We see in Fig. 7 that the capacity charging will take from 0.25 s to 0.5 s, driving the PTCs to temperatures between 70°C and 90°C (under the switch temperature). When the voltage has reached 95% of 440 V (Fig. 8), the switches close and the current is brought to the load (Fig. 9).

We can now push all knobs in the red by simulating the charge of a big 4700 µF capacitance in the same circuit as Figure 6 and visualizing the circuit behavior. After a very short time, the two PTCs switch above 160°C (Figure 10), but do not pass 170°C (limit of the validity of our new model). Then a bit surprisingly, the charging of capacitors, which seem to saturate, continues (Figure 11) while the PTCs cool down (Fig. 10). Current switch on the loads occurs between 25 s and more than 1 min.

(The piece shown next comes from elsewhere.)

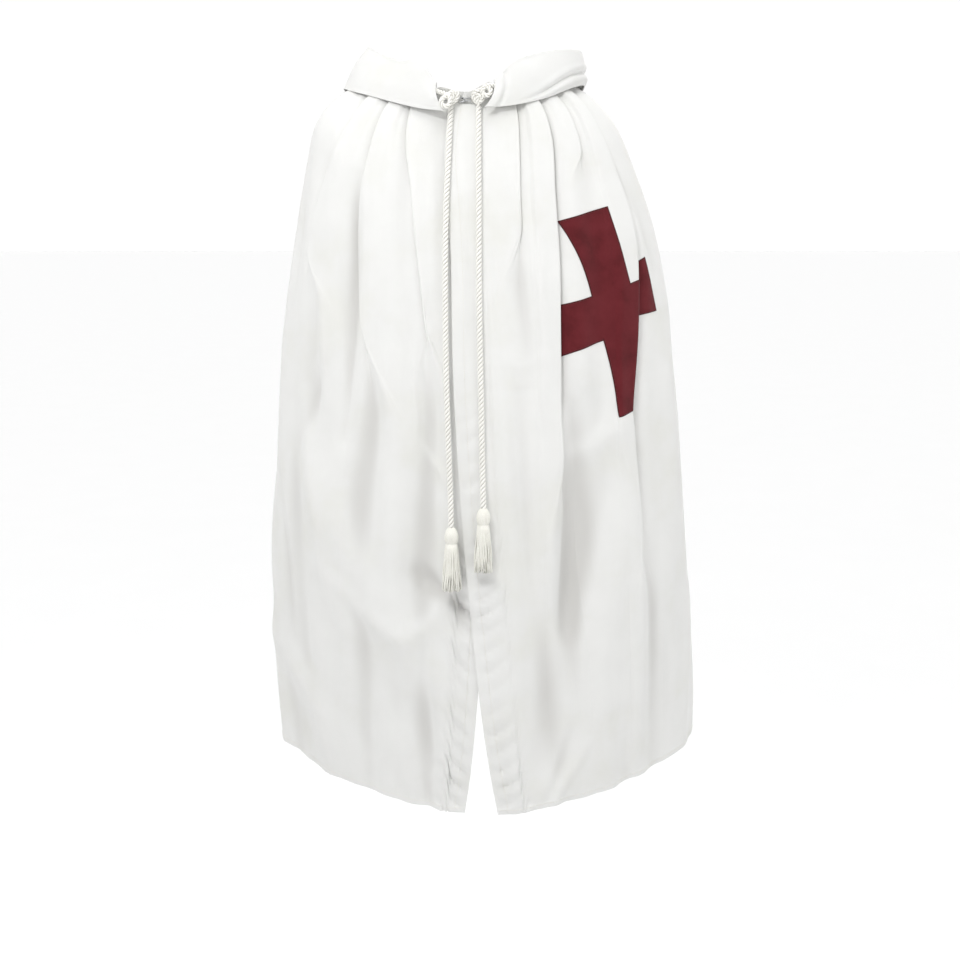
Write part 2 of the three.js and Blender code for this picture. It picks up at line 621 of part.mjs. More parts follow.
// ---- Cords, tassels and the clasp ------------------------------------------------------------------
// Each cord hangs down the front from its loop at the neck. Its line is given as a way across (mm from
// the centre) at five heights, the last at the top of its tassel.
// extra: how much further out than usual it lies at those heights.
const cords = [
  {
    name: "left",
    loopX: 20,
    across: [20, 20, 21, 24, 27],
    extra: [0, 0, 0, 0, 0],
    foot: -664,
  },
  {
    name: "right",
    loopX: -22,
    across: [-24, -31, -31, -27, -21],
    extra: [0.3, 0.3, 5, 5.3, 0.3],
    foot: -695,
  },
];
const loopPlace = { front: -107.2, height: -24 }; // the middle of a loop
const tailEnd = { angle: radians(25), radius: 114.4, height: -19 }; // a loop's end, under the collar
const loopRadius = 6.2;
const loopCord = 3.9; // the loops' cord, pulled tight
const cordStart = -39.4; // the height on the cloth where a cord leaves its loop
const cordSteps = 30;
const cordFacets = 40;
const cordGap = 0.9; // from the cloth to the cord
const swingFrom = 0.88; // the share of its length at which a cord begins to swing out to its tassel

// The row of the form's table that has a given height at an angle.
function rowAtHeight(angle, height) {
  let [low, high] = [0, hemRow];
  for (let step = 0; step < 40; step++) {
    const middle = (low + high) / 2;
    if (bodyPoint(angle, middle).z > height) low = middle;
    else high = middle;
  }
  return (low + high) / 2;
}

// A point in front of the form at a given x and height.
function inFront(x, height, out) {
  let angle = 0;
  let row = 0;
  for (let step = 0; step < 24; step++) {
    row = rowAtHeight(angle, height);
    const p = bodyPoint(angle, row);
    angle += (x - p.x) / bodyFrame(angle, row).perRadian;
  }
  const { normal } = bodyFrame(angle, row);
  return bodyPoint(angle, row).addScaledVector(normal, out + softDepth(angle, row));
}

function cordCurve(cord) {
  const clear = overlapLift + clothWall / 2 + cordRadius + cordGap;
  const points = evenly(cordSteps, 0, 1).map((f) => {
    const place = f * (cord.across.length - 1);
    const swing = tasselSwing * ease(swingFrom, 1, f) + through(cord.extra, place);
    return inFront(through(cord.across, place), mix(cordStart, cord.foot, f), clear + swing);
  });
  return new THREE.CatmullRomCurve3(points);
}

function circle(radius, sides) {
  const points = evenly(sides, 0, 2 * PI).slice(0, -1);
  return new THREE.Shape(points.map((a) => new THREE.Vector2(radius * cos(a), radius * sin(a))));
}
function tubeAlong(curve, radius, sides, steps) {
  return new THREE.ExtrudeGeometry(circle(radius, sides), { extrudePath: curve, steps, bevelEnabled: false });
}

const wasm = await Module();
wasm.setup();
function solidOf(geometry) {
  const bare = geometry.index ? geometry.toNonIndexed() : geometry.clone();
  for (const name of ["normal", "uv"]) bare.deleteAttribute(name);
  const merged = mergeVertices(bare, 1e-4);
  return new wasm.Manifold(
    new wasm.Mesh({
      numProp: 3,
      vertProperties: new Float32Array(merged.attributes.position.array),
      triVerts: new Uint32Array(merged.index.array),
    }),
  );
}
function geometryOfSolid(solid) {
  const mesh = solid.getMesh();
  const geometry = new THREE.BufferGeometry();
  geometry.setAttribute("position", new THREE.BufferAttribute(new Float32Array(mesh.vertProperties), 3));
  geometry.setIndex(Array.from(mesh.triVerts));
  geometry.computeVertexNormals();
  return geometry;
}
const joined = (geometries) => geometryOfSolid(geometries.map(solidOf).reduce((a, b) => a.add(b)));

// A tassel hangs below the origin of its own frame: a bound head and a skirt of loose strands.
const headSides = 12;
const strandSides = 4;
const strandSteps = 2;
const strandTop = -26;
const trim = 4; // the strands' ends are uneven by this much
const strandRings = [
  { count: outerStrands, root: 8.6, foot: tasselRadius, radius: 1.2, start: 0 },
  { count: strandCount - outerStrands, root: 4.8, foot: 7.4, radius: 1.15, start: 0.2 },
];
const headProfile = [
  { radius: 0, height: 0 },
  { radius: 4.5, height: -0.4 },
  { radius: 9.5, height: -6 },
  { radius: 10.6, height: -13 },
  { radius: 9.2, height: -19 },
  { radius: 10.4, height: -24 },
  { radius: 10.8, height: -30 },
  { radius: 0, height: -31 },
];
function tasselGeometry() {
  const profile = headProfile.map((p) => new THREE.Vector2(p.radius, p.height)).reverse();
  const pieces = [new THREE.LatheGeometry(profile, headSides).rotateX(PI / 2)];
  for (const ring of strandRings) {
    for (let k = 0; k < ring.count; k++) {
      const turn = (2 * PI * k) / ring.count + ring.start;
      const length = tasselLength - trim + trim * sin(5.3 * k);
      const reach = (f) => mix(ring.root, ring.foot, f ** 1.4) + 0.5 * sin(7 * k + 3 * f);
      const line = [0, 0.4, 0.75, 1].map((f) =>
        polar(turn + PI / 2, reach(f), mix(strandTop, -length, f)),
      );
      pieces.push(tubeAlong(new THREE.CatmullRomCurve3(line), ring.radius, strandSides, strandSteps));
    }
  }
  return joined(pieces);
}

// The loop that a cord makes at the neck: a ring of cord, and its end running up under the collar.
function loopGeometry(cord) {
  const side = sign(cord.loopX);
  const centre = new THREE.Vector3(cord.loopX, loopPlace.front, loopPlace.height);
  const ring = new THREE.TorusGeometry(loopRadius, loopCord, cordSides, 14);
  const under = polar(side * tailEnd.angle, tailEnd.radius, tailEnd.height);
  const start = centre.clone().add(new THREE.Vector3(side * loopRadius * 0.8, 0, loopRadius * 0.6));
  const tail = tubeAlong(new THREE.LineCurve3(start, under), loopCord, cordSides, 2);
  return joined([ring.rotateX(PI / 2).translate(...centre), tail]);
}

// Hook and eye, bent from wire, at the foot of the gap between the band's ends.
const clasp = { x: centreFront, y: -99.2, z: -26.5 };
const wireSides = 6;
const wireSteps = 14;
const eyeWire = { from: -0.85, to: 0.85, x: -5, width: 4.4, depth: 0, height: 3.6 };
const hookWire = { from: -0.5, to: 0.5, x: 11, width: -13, depth: -2.6, height: 2.2 };
function wireGeometry({ from, to, x, width, depth, height }) {
  const points = evenly(10, from, to).map((f) => {
    const [along, up] = [cos(PI * f), sin(PI * f)];
    return new THREE.Vector3(clasp.x + x + width * along, clasp.y + depth * along, clasp.z + height * up);
  });
  return tubeAlong(new THREE.CatmullRomCurve3(points), wireRadius, wireSides, wireSteps);
}

// ---- The scene graph -------------------------------------------------------------------------------
const cream = new THREE.MeshStandardMaterial({ color: 0xf4f3ef, roughness: 0.78, metalness: 0 });
const red = new THREE.MeshStandardMaterial({ color: 0x74292d, roughness: 0.7, metalness: 0 });
const cordWhite = new THREE.MeshStandardMaterial({ color: 0xeceadf, roughness: 0.6, metalness: 0 });
const steel = new THREE.MeshStandardMaterial({ color: 0xb9bcc0, roughness: 0.3, metalness: 1 });

const mantle = new THREE.Group();
function add(name, geometry, material, place) {
  const mesh = new THREE.Mesh(geometry, material);
  mesh.name = name;
  if (place) mesh.position.copy(place);
  mantle.add(mesh);
}

for (const [key, panel] of Object.entries(panels)) add(panel.name, wallOf(grids[key]), cream);
add("collar", collarGeometry(), cream);
add("neck_band", bandGeometry(), cream);

function crossGeometry() {
  const nearest = (list, value) =>
    list.reduce((best, x, i) => (abs(x - value) < abs(list[best] - value) ? i : best), 0);
  const originColumn = nearest(stopsAcross(panels.left), crossPlace.across);
  const originRow = nearest(bodyRows, crossPlace.row);
  const tilt = radians(crossPlace.tilt);
  const placed = ([x, y]) => [
    crossPlace.outward + x * cos(tilt) - y * sin(tilt),
    -crossPlace.below + x * sin(tilt) + y * cos(tilt),
  ];
  const pieces = crossPieces().map((piece) => piece.map(placed));
  const inner = clothWall / 2 + laidGap;
  const flat = flatCloth(grids.left, originColumn, originRow);
  return laidOn(grids.left, flat, pieces, inner, inner + crossWall);
}
add("cross", crossGeometry(), red);

for (const cord of cords) {
  const curve = cordCurve(cord);
  add(`${cord.name}_cord`, tubeAlong(curve, cordRadius, cordSides, cordFacets), cordWhite);
  add(`${cord.name}_loop`, loopGeometry(cord), cordWhite);
  const foot = curve.getPoint(1);
  const below = inFront(foot.x, foot.z - tasselLength, 0).sub(inFront(foot.x, foot.z, 0)).normalize();
  const hang = new THREE.Quaternion().setFromUnitVectors(new THREE.Vector3(0, 0, -1), below);
  const top = foot.addScaledVector(below, tasselDrop);
  add(`${cord.name}_tassel`, tasselGeometry().applyQuaternion(hang), cordWhite, top);
}
add("eye", wireGeometry(eyeWire), steel);
add("hook", wireGeometry(hookWire), steel);

export default mantle;
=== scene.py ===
import math

import bpy
import numpy as np
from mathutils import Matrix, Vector


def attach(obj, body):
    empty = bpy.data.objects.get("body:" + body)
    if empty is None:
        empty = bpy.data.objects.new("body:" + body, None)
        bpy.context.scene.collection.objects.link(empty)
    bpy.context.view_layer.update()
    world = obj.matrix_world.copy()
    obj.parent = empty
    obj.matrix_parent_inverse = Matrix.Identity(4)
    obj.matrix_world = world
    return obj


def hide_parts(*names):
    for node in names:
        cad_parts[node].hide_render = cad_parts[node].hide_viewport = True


# A pleated cape mantle held in its worn form, with nobody inside. The cloth's tables are in millimetres,
# Blender's objects in metres. "Left" and "right" are the wearer's own; the front faces -Y.
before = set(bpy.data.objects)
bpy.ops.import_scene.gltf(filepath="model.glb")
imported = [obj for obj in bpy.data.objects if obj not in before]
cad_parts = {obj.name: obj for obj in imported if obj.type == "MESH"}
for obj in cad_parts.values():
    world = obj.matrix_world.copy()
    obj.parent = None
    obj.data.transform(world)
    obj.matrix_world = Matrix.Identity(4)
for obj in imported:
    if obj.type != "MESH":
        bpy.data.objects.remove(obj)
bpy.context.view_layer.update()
mm = 0.001
clothWall = 1.4  # mm, as thick as the solids' cloth

# Camera: back far enough for the whole fall of the cloth, looking a little down on it
cameraSettings = {"place": (0.022, -2.0, -0.22), "tiltDown": 12.5, "lens": 43.05, "sensor": 36}


def placeCamera(settings):
    data = bpy.data.cameras.new("standing_eye")
    data.lens = settings["lens"]
    data.sensor_width = settings["sensor"]
    eye = bpy.data.objects.new("standing_eye", data)
    eye.location = settings["place"]
    eye.rotation_euler = (math.radians(90 - settings["tiltDown"]), 0, 0)
    bpy.context.collection.objects.link(eye)
    bpy.context.scene.camera = eye


placeCamera(cameraSettings)
print("camera placed")


# Sums used by every piece
def through(values, place):  # a smooth curve through evenly spaced values, read at a fractional place
    values = np.asarray(values, float)
    last = len(values) - 1
    x = np.clip(place, 0, last)
    i = np.minimum(np.floor(x).astype(int), last - 1)
    f = x - i
    b, c = values[i], values[i + 1]
    a = np.where(i > 0, values[np.maximum(i - 1, 0)], 2 * b - c)
    d = np.where(i + 2 <= last, values[np.minimum(i + 2, last)], 2 * c - b)
    return 0.5 * (2 * b + (c - a) * f + (2 * a - 5 * b + 4 * c - d) * f**2 + (3 * b - a - 3 * c + d) * f**3)


def mix(a, b, f):
    return a + (b - a) * f


def ease(low, high, x):
    f = np.clip((x - low) / (high - low), 0, 1)
    return f * f * (3 - 2 * f)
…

Now, we will end this fireworks show of curves and waves with a circuit network featuring up to eight PTCs (Figure 12). The smoothing capacitances C1 and C2 have been put into short circuit (with infinitesimal R3 and R4 resistances) in order to induce a huge current to make the PTCs switch.

Figure 13 shows the temperature evolution of each of the eight PTCs (note that an initial ambient temperature of 70°C is chosen, a very limited case).

Half of the components switch after 0.7 s, ending up at a temperature around 165°C. This was completely expected. If you consult your PTC electrical engineer technician, they would tell you that one element in every PTC network branch will switch, and that is the component with the highest value. The series element with this switching part will cool down.

In conclusion, the simplified reboot model not only confirms what the PTC technical specialists had already stated, but it also allows us to produce very fast, predictive results.

There is no need to stare at the screen for hours, no wasted time, and no glitch in the simulation anymore; it’s the ideal way to prepare experimentation.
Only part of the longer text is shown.